**Exercise description**
Quote the material below exactly as written, from the first line to the line that holds "tree.links.new(coated.outputs[0], result.inputs[0])", endpoints included.

**Given information**
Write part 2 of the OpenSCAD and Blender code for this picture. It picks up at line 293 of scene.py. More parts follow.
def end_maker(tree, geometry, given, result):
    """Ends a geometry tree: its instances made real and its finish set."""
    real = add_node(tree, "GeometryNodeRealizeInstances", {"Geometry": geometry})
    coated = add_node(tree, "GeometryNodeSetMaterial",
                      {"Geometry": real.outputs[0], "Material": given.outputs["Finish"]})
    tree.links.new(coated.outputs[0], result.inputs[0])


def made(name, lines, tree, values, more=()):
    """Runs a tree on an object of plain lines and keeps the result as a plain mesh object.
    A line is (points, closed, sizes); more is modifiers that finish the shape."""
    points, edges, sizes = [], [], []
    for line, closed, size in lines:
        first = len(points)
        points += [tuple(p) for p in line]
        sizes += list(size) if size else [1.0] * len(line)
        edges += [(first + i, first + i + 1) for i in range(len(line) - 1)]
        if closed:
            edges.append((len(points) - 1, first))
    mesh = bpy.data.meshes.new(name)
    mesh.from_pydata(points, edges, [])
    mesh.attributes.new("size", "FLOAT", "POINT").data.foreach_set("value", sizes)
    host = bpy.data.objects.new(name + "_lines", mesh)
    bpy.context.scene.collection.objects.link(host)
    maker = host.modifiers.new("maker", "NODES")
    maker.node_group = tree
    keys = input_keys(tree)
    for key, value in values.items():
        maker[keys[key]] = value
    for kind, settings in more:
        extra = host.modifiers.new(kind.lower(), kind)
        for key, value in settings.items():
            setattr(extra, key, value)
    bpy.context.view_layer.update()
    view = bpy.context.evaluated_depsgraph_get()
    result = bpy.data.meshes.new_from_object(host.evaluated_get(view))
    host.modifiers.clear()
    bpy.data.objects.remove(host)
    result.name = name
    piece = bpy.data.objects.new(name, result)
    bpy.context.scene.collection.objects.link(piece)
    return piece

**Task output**
Write part 2 of the OpenSCAD and Blender code for this picture. It picks up at line 293 of scene.py. More parts follow.
def end_maker(tree, geometry, given, result):
    """Ends a geometry tree: its instances made real and its finish set."""
    real = add_node(tree, "GeometryNodeRealizeInstances", {"Geometry": geometry})
    coated = add_node(tree, "GeometryNodeSetMaterial",
                      {"Geometry": real.outputs[0], "Material": given.outputs["Finish"]})
    tree.links.new(coated.outputs[0], result.inputs[0])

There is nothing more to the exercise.